Dünya tarihi(!) imparatorlukların büyüyüp küçülmesine, asırlar boyunca güçlü olanların zayıf olanları yok etmesine pek çok kez şahitlik etmiştir.
Güçlü olanlar her zaman yaşamaya devam ettikleri halde, zayıf olanlar ise hep ezilen, yok olan dahası varlıklarını devam ettirdikleri sürede daima geri kalmış, zavallı toplum durumunda kalmışlardır.
Bu sebeple;
Taviz vermeyen mücadeleci bir ruha sahip olmalıyız.
Ecnebiler çocuklarını kurt gibi yetiştirirken, biz kuzu gibi yetiştirmemeliyiz.
Atatürk’ün ‘’Yurtta barış dünya da barış’’ veciz sözü yanlış yorumlanmaktadır.
Biz Türkler özümüzde barışçı, merhametli, insancıl, misafir sever duygulara sahip âlicenap bir milletiz.
İyi niyetler suiistimal edilebilir düşüncesiyle her zaman tedbiri elden bırakmamalıyız.
Bu kutsal toprakları dedelerimizden çocuklarımız için ödünç aldığımızı unutmayalım.
Bağımsızlığımız söz konusu olduğunda bununla razılaşmayan bir gerçeğimiz vardır.

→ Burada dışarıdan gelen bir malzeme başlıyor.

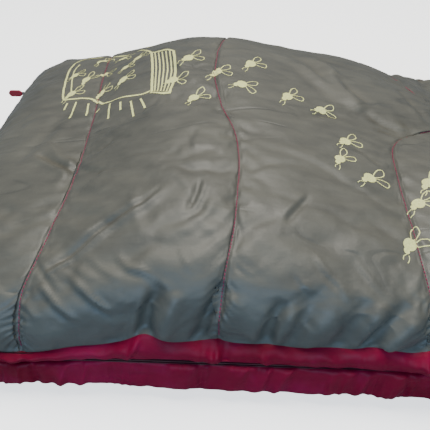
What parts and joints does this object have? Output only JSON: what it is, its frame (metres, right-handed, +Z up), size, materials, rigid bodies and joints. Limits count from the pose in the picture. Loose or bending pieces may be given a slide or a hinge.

Bunu yakın tarihte, Çanakkale’de, Sakarya’da, Dumlupınar’da, Sarıkamış’ta ispatlamış bir milletiz.
‘’Su uyur düşman uyumaz’’
Çocuklarımızı bu bilinç ve sorumlulukla yetiştirmeliyiz.
Bu ülke insanları asla esarete izin vermemiş ve vermeyecektir.
Bizim kimliğimizi, kültürümüzü, değerlerimiz yıkmaya çalışan(!)
“Dinler arası diyalog”dan, insan haklarından, kardeşlikten, evrensellikten bahsedenleri görüyoruz.
Amerikan’ın kuklası İsrail’in Filistin’e uyguladığı soykırımda Kelime-i Şahadet getirmeye çalışırken; dehşet tufanında babasının kucağına sığınmış masum yavrunun hunharca öldürülüşü gibi utanç ve hüzün dolu manzaralara sıkça tanık oluyoruz.
Dünya ya filler hükmediyor. Acımasızca, vahşice, vicdanları sızlamadan!
Faşist emperyalist ülkelerin “orantısız güç’’ kullanarak yaptıkları savaşta hayatta kalmak mucizedir. Toplumların bir birlerine saygıyla bakmadığı sürece haktan, adaletten, barıştan söz etmek kendimizi kandırmak olur.
Güçlü olan zayıfı ezer, dahası yok eder!
1946 yılından sonra silahlarıyla, paralarıyla Filistin topraklarını işgal ederek büyüyen İsrail’in vahşet örneği önümüzde.
Topraklarımıza sahip çıkarak aç kurtların iştahını kabartacak tavizler içine girmemeliyiz.
Zekâmızla özgüvenimizi birleştirmeliyiz. Güçlü insan sorgulayan, gözlemleyen, zeki, tarihi okuyan ve bundan ileriye dönük dersler çıkarabilen, sürekli bir şeyler öğrenen insandır.
Kuran’ın ilk ayeti ‘’OKU’’ (!) ders alınması gereken çok manalı kelimedir.
Ülkemizin bekasını temin edebilecek tüm donanımlara sahip, birer aslan gibi çocuklarımızı yetiştirmeliyiz.